## GIVEN EXERCISE
Every line in the data below from the one containing "for name, piece" down to the one containing "bpy.context.scene.collection.objects.link(empty)", both included, must be retyped exactly; no other line is to appear.

## DATASET ENTRIES
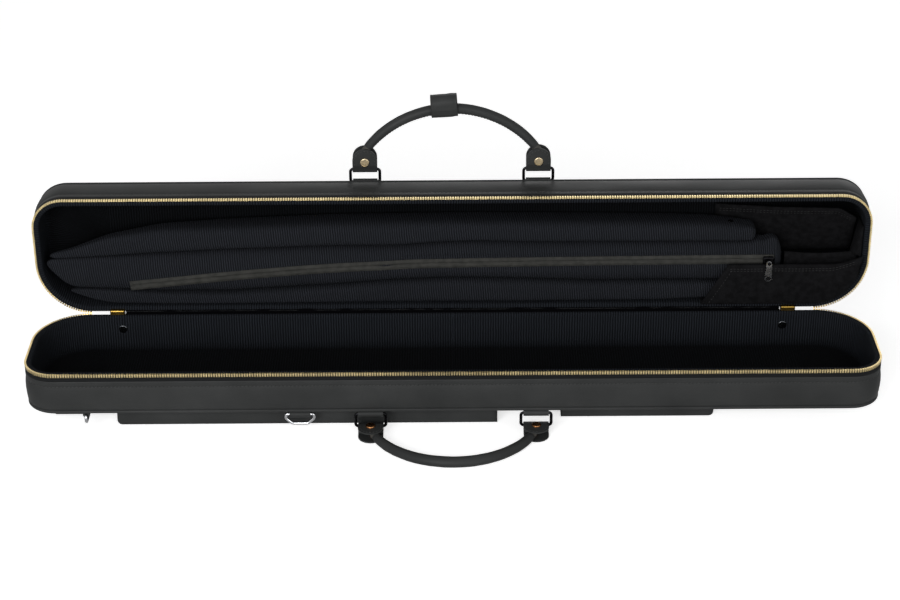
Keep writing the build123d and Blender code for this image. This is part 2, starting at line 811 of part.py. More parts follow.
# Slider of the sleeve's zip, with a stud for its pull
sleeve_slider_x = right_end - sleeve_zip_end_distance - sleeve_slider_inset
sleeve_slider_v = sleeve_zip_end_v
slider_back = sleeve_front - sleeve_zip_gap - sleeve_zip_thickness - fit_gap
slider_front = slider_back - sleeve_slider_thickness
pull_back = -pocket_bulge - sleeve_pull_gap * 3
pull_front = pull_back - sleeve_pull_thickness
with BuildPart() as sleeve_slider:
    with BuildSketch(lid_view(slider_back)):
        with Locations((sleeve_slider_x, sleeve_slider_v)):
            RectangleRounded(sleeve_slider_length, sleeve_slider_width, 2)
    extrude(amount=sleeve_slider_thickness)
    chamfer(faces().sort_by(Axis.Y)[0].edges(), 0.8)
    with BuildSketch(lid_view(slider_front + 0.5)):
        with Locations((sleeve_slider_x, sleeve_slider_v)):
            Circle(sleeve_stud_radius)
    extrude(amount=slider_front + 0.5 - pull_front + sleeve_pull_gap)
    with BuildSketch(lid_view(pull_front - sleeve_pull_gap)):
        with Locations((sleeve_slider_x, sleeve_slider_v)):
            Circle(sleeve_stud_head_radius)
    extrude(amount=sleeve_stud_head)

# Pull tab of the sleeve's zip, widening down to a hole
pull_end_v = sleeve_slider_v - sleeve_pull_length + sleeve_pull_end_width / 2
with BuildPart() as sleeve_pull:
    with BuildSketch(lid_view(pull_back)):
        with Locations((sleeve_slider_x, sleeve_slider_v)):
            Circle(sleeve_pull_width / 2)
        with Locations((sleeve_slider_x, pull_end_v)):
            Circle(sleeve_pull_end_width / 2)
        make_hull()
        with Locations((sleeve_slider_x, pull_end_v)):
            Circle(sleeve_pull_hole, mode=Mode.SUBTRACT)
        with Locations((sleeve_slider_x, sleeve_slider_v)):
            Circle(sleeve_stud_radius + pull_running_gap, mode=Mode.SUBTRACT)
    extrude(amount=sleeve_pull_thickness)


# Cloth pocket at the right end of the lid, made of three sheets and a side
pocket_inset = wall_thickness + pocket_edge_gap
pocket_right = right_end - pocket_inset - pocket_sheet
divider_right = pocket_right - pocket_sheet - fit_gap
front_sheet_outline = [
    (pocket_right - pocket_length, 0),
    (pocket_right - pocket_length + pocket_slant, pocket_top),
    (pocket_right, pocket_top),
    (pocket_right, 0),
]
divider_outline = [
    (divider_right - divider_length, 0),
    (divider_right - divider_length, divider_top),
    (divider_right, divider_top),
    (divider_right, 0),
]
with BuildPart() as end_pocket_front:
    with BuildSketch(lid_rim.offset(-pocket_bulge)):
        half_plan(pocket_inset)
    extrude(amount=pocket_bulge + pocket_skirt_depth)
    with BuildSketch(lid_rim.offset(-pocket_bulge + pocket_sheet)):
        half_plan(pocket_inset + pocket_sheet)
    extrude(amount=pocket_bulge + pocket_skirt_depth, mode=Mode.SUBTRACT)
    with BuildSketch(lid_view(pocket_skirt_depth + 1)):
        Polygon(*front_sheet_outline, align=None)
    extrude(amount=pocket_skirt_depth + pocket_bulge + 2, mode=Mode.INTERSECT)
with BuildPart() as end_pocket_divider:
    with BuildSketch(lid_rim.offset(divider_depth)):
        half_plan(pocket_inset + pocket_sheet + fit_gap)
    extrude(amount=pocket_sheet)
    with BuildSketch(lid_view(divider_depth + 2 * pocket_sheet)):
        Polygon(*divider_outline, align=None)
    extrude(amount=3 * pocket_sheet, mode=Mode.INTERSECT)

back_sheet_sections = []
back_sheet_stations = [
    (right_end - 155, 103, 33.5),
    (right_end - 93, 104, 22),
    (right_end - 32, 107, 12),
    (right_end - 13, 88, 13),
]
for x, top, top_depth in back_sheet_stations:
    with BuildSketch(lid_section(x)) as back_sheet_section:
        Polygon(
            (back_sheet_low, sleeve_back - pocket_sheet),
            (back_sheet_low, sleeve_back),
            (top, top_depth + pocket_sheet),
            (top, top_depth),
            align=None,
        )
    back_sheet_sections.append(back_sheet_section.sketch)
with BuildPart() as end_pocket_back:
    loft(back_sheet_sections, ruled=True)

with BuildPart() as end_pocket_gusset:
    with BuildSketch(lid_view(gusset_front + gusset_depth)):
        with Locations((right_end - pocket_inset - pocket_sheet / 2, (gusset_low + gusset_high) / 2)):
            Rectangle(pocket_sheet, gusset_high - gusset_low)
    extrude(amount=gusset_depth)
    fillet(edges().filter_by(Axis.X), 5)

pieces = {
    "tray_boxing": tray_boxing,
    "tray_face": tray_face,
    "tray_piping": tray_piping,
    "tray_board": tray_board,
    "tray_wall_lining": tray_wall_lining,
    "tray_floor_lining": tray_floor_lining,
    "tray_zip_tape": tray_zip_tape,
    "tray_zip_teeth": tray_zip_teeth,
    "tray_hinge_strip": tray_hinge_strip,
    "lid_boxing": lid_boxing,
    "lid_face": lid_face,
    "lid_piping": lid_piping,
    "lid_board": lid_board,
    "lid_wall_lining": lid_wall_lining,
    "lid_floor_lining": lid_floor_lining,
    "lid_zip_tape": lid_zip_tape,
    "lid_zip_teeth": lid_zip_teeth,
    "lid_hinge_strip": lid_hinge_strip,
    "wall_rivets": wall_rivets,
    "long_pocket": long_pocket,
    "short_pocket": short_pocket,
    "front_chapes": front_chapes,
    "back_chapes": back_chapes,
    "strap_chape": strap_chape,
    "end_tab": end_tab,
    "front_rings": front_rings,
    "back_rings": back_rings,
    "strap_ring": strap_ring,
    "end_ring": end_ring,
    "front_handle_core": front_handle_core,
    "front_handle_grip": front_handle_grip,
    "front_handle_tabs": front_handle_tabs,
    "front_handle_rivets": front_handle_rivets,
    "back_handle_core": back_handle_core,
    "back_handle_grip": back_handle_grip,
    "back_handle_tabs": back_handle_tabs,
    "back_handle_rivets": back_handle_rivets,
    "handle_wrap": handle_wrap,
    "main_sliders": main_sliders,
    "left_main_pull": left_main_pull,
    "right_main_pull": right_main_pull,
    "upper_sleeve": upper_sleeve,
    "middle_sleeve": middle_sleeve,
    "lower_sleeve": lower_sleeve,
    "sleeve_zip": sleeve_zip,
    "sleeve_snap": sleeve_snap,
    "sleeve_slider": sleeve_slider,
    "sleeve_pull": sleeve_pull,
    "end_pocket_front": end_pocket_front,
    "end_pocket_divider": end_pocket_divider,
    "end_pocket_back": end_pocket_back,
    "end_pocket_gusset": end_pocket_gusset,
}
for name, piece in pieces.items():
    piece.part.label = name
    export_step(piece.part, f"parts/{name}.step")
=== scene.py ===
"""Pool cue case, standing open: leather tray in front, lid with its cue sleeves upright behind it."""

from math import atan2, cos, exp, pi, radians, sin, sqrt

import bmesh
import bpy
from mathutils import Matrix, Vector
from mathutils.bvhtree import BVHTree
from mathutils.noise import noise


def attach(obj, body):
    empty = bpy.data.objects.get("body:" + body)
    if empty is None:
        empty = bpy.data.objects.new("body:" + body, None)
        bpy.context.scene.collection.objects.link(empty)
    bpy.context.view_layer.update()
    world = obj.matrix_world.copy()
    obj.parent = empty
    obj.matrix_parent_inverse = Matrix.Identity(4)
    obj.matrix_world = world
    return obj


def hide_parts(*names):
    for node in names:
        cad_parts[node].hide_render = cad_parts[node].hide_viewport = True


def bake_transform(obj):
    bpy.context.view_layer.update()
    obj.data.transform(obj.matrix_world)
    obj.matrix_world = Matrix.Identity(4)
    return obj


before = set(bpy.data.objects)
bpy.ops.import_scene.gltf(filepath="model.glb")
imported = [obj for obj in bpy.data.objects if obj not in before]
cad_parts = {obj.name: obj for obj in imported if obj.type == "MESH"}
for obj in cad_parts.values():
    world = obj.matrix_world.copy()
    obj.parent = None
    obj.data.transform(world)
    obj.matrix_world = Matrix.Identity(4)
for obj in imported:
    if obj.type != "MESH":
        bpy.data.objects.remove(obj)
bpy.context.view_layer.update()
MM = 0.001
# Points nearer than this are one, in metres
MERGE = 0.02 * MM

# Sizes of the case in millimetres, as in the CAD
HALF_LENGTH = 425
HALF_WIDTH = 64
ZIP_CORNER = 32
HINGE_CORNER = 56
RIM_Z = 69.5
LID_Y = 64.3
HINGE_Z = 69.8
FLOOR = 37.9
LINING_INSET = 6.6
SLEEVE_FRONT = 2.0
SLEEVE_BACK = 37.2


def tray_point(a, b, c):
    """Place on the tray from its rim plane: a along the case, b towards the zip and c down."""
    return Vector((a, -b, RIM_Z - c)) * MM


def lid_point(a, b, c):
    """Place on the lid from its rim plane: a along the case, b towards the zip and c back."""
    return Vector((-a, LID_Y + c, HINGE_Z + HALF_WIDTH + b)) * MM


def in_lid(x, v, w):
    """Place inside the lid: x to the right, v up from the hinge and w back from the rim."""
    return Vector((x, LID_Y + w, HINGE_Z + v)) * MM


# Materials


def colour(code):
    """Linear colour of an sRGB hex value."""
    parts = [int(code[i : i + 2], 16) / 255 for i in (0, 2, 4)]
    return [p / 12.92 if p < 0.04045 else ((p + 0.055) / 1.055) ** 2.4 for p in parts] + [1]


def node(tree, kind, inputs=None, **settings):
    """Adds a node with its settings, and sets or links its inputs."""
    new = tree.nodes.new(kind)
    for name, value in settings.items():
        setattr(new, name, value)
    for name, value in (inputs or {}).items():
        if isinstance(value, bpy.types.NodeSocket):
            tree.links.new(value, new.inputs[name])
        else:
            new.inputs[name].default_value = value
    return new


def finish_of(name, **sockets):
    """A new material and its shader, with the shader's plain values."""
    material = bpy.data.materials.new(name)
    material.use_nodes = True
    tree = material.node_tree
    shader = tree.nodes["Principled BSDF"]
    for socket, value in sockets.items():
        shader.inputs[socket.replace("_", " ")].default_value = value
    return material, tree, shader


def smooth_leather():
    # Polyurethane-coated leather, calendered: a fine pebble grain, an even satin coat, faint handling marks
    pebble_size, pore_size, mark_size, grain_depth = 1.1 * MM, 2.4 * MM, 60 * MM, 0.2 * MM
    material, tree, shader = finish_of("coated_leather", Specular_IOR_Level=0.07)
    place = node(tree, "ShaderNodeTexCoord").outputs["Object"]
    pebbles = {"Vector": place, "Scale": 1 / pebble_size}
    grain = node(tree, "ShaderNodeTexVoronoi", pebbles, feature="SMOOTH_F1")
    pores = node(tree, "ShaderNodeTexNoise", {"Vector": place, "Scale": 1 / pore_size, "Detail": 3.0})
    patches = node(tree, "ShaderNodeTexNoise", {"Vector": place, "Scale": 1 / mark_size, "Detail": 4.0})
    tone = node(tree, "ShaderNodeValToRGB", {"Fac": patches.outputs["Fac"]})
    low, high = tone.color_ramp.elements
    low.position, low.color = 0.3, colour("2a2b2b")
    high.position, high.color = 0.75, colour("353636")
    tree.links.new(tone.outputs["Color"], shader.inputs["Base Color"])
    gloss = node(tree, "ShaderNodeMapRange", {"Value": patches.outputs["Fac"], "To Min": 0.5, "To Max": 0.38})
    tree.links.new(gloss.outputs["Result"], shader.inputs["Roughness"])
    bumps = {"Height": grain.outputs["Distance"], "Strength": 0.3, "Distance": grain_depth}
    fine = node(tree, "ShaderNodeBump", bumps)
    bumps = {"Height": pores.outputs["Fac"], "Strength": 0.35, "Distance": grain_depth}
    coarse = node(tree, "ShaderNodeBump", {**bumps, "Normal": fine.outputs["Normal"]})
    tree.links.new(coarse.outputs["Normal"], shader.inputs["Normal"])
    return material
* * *
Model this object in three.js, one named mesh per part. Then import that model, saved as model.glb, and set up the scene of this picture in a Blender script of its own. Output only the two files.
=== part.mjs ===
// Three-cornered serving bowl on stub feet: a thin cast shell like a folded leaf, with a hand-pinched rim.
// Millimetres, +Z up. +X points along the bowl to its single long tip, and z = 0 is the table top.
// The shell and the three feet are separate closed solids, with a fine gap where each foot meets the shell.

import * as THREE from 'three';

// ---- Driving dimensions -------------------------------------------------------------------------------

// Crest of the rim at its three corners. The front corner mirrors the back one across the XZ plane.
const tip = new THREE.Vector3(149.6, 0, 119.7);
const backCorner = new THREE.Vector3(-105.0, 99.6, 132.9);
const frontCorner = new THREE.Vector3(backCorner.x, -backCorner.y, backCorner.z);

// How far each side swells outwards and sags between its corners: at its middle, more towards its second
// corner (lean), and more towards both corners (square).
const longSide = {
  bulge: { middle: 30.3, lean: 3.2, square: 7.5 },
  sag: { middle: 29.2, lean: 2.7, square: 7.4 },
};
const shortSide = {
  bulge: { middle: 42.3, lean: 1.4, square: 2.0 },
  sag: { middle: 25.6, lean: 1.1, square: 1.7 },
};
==
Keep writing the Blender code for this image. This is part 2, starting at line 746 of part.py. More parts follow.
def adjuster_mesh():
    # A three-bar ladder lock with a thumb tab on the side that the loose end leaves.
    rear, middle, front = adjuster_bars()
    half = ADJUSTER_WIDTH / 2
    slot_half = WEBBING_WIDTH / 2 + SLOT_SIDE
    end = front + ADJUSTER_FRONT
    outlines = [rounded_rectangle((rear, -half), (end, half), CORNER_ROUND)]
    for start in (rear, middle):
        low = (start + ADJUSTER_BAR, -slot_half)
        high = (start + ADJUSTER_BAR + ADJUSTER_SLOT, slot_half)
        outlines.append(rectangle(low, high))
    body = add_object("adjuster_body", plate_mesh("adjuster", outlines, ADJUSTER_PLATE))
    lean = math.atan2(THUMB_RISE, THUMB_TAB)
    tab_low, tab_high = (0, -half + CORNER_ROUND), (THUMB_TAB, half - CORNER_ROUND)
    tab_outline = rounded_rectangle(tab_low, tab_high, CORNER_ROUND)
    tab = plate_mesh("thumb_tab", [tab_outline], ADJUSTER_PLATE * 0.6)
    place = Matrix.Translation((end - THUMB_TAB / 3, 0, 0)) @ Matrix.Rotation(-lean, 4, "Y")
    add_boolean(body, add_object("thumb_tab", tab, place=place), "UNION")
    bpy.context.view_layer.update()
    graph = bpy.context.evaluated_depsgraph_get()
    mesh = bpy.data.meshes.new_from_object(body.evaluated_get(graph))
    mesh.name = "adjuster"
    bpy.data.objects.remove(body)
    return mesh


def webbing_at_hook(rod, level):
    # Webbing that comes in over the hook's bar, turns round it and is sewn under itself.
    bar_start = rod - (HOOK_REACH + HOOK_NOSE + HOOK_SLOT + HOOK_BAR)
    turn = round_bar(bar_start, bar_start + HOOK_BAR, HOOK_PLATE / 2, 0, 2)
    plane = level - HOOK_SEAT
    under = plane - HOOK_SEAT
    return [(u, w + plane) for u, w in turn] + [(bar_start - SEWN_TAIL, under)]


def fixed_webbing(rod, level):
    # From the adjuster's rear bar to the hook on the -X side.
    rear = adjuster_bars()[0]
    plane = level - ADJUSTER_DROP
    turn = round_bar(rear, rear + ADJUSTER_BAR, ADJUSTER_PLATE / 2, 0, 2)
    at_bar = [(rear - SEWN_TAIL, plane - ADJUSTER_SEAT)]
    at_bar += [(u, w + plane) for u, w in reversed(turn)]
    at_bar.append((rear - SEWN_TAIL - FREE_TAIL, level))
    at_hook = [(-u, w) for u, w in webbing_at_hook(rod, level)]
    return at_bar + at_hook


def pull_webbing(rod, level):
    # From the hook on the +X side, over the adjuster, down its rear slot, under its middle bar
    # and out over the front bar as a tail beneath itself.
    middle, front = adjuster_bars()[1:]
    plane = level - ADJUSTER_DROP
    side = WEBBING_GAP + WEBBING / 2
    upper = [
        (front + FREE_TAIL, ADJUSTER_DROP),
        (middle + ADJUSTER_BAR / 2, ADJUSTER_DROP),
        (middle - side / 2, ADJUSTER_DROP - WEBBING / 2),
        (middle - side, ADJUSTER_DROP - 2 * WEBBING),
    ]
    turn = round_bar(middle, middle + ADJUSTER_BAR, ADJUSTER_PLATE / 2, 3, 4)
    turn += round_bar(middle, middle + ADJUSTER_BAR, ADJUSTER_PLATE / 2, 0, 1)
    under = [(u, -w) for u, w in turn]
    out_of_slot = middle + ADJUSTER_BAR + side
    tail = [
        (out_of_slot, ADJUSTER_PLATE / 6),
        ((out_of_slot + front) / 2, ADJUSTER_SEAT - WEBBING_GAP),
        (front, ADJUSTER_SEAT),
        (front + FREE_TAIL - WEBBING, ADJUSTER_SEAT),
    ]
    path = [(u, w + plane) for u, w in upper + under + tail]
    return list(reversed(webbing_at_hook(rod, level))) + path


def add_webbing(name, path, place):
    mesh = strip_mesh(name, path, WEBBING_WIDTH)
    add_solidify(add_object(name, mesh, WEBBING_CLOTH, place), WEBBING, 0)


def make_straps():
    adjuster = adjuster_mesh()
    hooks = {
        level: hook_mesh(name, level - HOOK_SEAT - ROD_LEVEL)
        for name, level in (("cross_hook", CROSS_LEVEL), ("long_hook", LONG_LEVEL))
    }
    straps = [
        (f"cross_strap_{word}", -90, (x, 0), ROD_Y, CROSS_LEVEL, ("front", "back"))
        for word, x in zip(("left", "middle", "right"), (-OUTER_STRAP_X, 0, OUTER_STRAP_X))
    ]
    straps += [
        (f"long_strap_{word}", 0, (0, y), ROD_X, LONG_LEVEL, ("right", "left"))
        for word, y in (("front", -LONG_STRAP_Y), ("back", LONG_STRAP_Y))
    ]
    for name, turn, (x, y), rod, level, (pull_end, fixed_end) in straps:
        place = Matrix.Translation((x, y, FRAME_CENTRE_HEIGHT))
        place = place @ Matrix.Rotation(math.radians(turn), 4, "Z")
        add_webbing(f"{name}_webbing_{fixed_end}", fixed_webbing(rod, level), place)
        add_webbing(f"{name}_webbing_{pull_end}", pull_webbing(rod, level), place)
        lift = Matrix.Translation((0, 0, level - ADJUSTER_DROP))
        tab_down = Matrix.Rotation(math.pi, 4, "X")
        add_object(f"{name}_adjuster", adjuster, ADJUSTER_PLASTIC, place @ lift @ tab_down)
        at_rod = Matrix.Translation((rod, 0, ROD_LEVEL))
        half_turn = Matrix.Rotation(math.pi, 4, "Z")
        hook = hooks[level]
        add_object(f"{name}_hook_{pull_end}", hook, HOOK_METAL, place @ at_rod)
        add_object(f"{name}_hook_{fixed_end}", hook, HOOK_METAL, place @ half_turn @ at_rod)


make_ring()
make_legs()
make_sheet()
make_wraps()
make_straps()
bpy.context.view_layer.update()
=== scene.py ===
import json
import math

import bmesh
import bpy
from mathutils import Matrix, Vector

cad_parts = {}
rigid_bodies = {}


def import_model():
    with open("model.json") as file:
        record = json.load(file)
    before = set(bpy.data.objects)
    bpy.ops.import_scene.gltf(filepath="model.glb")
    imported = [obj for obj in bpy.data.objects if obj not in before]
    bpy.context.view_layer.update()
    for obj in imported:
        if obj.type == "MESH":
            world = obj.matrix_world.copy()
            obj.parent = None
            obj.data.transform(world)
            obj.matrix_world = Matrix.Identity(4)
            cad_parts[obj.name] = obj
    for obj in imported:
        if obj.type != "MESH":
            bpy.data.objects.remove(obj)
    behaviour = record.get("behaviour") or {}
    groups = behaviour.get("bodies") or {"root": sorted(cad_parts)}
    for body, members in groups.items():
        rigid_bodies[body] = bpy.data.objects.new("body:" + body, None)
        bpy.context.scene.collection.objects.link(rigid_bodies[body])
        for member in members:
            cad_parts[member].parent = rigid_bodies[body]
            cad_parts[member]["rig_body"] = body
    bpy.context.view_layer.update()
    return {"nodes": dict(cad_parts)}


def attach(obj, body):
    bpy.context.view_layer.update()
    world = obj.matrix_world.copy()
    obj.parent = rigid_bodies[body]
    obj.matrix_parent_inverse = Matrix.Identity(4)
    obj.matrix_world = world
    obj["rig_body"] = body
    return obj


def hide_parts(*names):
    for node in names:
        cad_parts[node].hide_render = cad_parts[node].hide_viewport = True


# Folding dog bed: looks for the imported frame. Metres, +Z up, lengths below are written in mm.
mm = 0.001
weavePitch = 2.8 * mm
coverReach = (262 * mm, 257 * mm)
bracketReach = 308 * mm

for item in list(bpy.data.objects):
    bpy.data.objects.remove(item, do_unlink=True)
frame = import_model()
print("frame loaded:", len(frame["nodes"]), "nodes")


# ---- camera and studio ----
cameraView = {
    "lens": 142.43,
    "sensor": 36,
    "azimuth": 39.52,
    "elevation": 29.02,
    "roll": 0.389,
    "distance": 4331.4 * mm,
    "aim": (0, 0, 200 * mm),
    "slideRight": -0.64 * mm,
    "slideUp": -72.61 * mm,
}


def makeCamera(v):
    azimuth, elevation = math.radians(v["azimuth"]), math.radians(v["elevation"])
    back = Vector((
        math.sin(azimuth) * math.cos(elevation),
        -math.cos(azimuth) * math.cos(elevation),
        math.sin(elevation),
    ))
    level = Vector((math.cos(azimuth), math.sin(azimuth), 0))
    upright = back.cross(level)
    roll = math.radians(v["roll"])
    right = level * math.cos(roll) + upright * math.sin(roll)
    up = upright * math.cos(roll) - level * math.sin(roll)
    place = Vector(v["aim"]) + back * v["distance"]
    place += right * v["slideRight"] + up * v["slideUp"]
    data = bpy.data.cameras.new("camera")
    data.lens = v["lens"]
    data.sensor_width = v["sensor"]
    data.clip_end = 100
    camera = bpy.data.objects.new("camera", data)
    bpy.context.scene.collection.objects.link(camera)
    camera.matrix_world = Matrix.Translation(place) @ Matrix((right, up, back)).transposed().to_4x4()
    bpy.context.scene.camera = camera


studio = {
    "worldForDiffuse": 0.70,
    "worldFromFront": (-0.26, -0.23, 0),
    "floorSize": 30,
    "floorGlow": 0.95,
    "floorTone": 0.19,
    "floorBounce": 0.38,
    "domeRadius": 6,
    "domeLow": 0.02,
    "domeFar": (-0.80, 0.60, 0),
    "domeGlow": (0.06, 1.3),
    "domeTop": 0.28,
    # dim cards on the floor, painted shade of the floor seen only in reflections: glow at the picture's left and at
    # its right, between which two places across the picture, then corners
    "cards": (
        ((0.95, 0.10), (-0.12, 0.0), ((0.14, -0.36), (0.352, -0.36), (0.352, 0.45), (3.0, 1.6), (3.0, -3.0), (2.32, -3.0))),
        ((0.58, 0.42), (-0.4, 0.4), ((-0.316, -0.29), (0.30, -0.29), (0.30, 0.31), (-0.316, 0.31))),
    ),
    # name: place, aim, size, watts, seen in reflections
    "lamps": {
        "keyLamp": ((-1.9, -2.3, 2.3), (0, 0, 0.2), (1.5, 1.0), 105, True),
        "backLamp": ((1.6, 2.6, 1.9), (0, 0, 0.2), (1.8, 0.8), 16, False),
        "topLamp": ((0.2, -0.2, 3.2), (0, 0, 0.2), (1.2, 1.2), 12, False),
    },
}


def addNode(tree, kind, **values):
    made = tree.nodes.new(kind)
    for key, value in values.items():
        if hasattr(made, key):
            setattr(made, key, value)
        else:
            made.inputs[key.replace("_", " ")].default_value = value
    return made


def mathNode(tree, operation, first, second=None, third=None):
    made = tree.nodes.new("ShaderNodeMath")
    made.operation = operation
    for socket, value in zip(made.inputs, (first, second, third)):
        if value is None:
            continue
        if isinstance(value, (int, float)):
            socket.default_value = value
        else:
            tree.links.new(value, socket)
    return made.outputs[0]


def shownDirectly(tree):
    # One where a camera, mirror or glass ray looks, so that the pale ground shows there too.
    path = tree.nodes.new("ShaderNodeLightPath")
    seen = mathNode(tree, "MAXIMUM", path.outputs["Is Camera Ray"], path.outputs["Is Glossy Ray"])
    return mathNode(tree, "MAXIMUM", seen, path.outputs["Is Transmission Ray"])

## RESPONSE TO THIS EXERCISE
for name, piece in pieces.items():
    piece.part.label = name
    export_step(piece.part, f"parts/{name}.step")
=== scene.py ===
"""Pool cue case, standing open: leather tray in front, lid with its cue sleeves upright behind it."""

from math import atan2, cos, exp, pi, radians, sin, sqrt

import bmesh
import bpy
from mathutils import Matrix, Vector
from mathutils.bvhtree import BVHTree
from mathutils.noise import noise


def attach(obj, body):
    empty = bpy.data.objects.get("body:" + body)
    if empty is None:
        empty = bpy.data.objects.new("body:" + body, None)
        bpy.context.scene.collection.objects.link(empty)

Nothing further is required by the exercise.